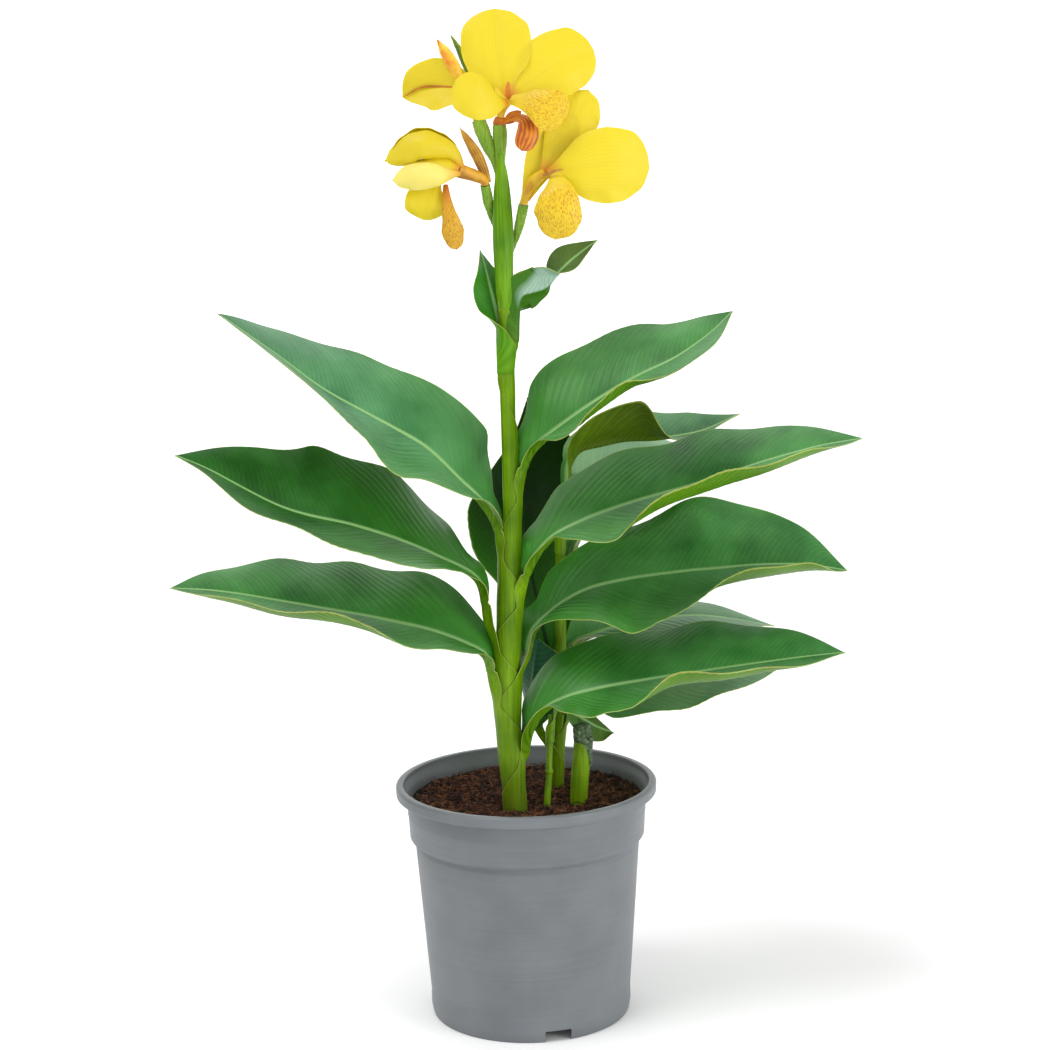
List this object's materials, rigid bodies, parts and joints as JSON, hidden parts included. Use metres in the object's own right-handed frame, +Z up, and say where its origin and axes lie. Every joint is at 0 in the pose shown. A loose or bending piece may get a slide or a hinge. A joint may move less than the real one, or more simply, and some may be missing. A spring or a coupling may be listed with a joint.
{
  "type": "canna lily plant",
  "caption": "Canna lily in flower, growing in a round plastic nursery pot, with paddle leaves in opposite ranks and yellow blooms on an upright stalk.",
  "frame": {"origin": "centre of the pot's underside, on the ground", "axes": "+Z up along the pot's axis, -Y towards the side the plant is seen from, leaves to -X and +X"},
  "size_m": [0.4781, 0.2141, 0.722],
  "materials": {
    "pot": "satin grey injection-moulded polypropylene",
    "soil": "matt dark brown potting soil with coir fibres",
    "leaf": "satin waxy bluish green leaf",
    "stem": "satin yellow-green stem and leaf sheaths",
    "bract": "satin pale green bract",
    "petal": "soft satin yellow petal",
    "calyx": "soft orange-brown calyx and tepals",
    "cut_stem": "dry grey-green cut stem"
  },
  "bodies": {
    "root": {"pot": "pot", "soil": "soil", "stem_main": "stem", "stem_back": "stem", "stem_thin": "stem", "stem_stump": "cut_stem", "leaf_left_upper": "leaf", "leaf_left_middle": "leaf", "leaf_left_lower": "leaf", "leaf_right_upper": "leaf", "leaf_right_second": "leaf", "leaf_right_third": "leaf", "leaf_right_lower": "leaf", "leaf_top_left": "leaf", "leaf_top_right": "leaf", "leaf_back_upper": "leaf", "leaf_back_pale": "leaf", "leaf_back_middle": "leaf", "leaf_back_lower": "leaf", "leaf_back_shaded": "leaf", "leaf_back_low_left": "leaf", "leaf_young": "leaf", "bract": "bract", "calyx_upper": "calyx", "calyx_left": "calyx", "bloom_upper": "petal", "bloom_far_left": "petal", "bloom_right": "petal", "bloom_left": "petal"}
  },
  "joints": []
}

════

◆ WRITTEN INSTRUCTION ◆
Return the whole listing exactly, with every line included.

◆ RESULT OF THIS TASK ◆
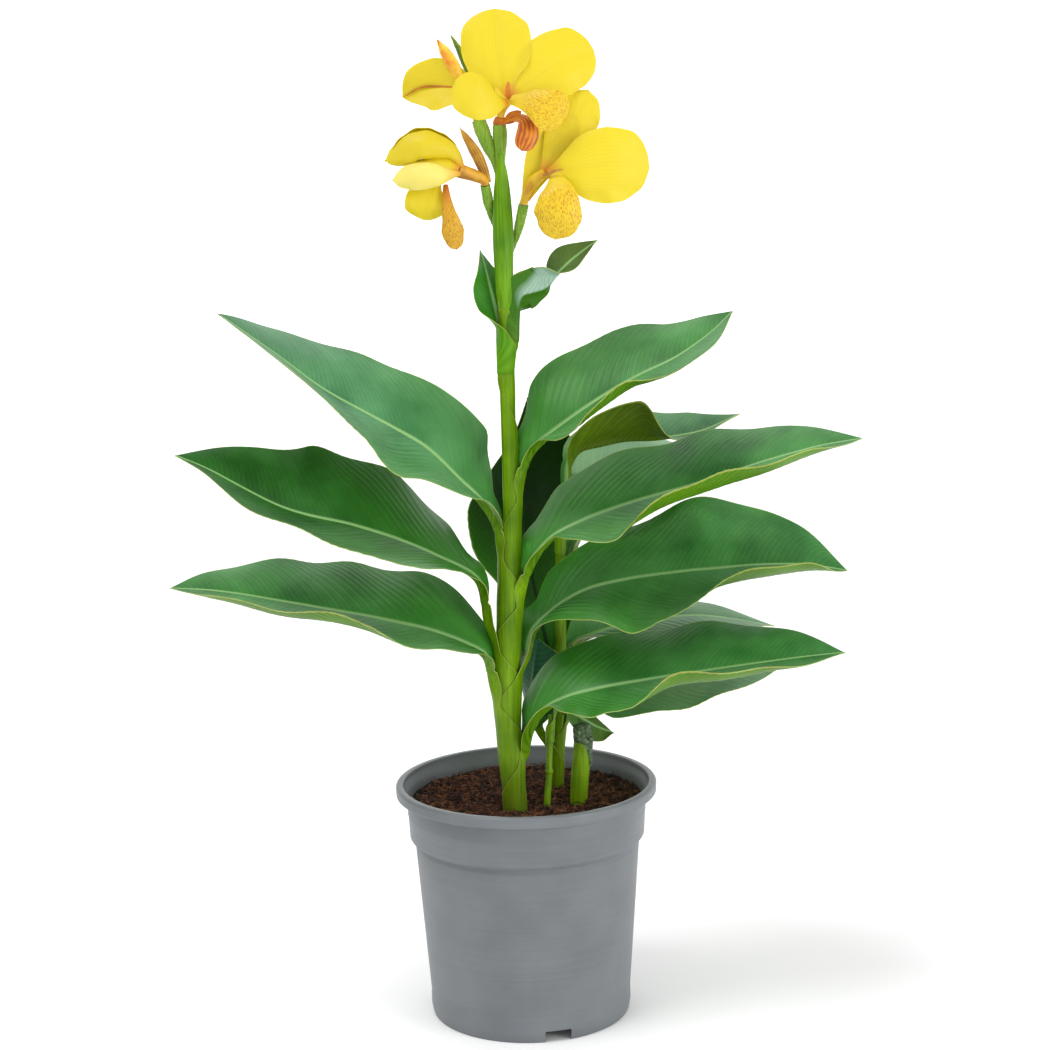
List this object's materials, rigid bodies, parts and joints as JSON, hidden parts included. Use metres in the object's own right-handed frame, +Z up, and say where its origin and axes lie. Every joint is at 0 in the pose shown. A loose or bending piece may get a slide or a hinge. A joint may move less than the real one, or more simply, and some may be missing. A spring or a coupling may be listed with a joint.
{
  "type": "canna lily plant",
  "caption": "Canna lily in flower, growing in a round plastic nursery pot, with paddle leaves in opposite ranks and yellow blooms on an upright stalk.",
  "frame": {"origin": "centre of the pot's underside, on the ground", "axes": "+Z up along the pot's axis, -Y towards the side the plant is seen from, leaves to -X and +X"},
  "size_m": [0.4781, 0.2141, 0.722],
  "materials": {
    "pot": "satin grey injection-moulded polypropylene",
    "soil": "matt dark brown potting soil with coir fibres",
    "leaf": "satin waxy bluish green leaf",
    "stem": "satin yellow-green stem and leaf sheaths",
    "bract": "satin pale green bract",
    "petal": "soft satin yellow petal",
    "calyx": "soft orange-brown calyx and tepals",
    "cut_stem": "dry grey-green cut stem"
  },
  "bodies": {
    "root": {"pot": "pot", "soil": "soil", "stem_main": "stem", "stem_back": "stem", "stem_thin": "stem", "stem_stump": "cut_stem", "leaf_left_upper": "leaf", "leaf_left_middle": "leaf", "leaf_left_lower": "leaf", "leaf_right_upper": "leaf", "leaf_right_second": "leaf", "leaf_right_third": "leaf", "leaf_right_lower": "leaf", "leaf_top_left": "leaf", "leaf_top_right": "leaf", "leaf_back_upper": "leaf", "leaf_back_pale": "leaf", "leaf_back_middle": "leaf", "leaf_back_lower": "leaf", "leaf_back_shaded": "leaf", "leaf_back_low_left": "leaf", "leaf_young": "leaf", "bract": "bract", "calyx_upper": "calyx", "calyx_left": "calyx", "bloom_upper": "petal", "bloom_far_left": "petal", "bloom_right": "petal", "bloom_left": "petal"}
  },
  "joints": []
}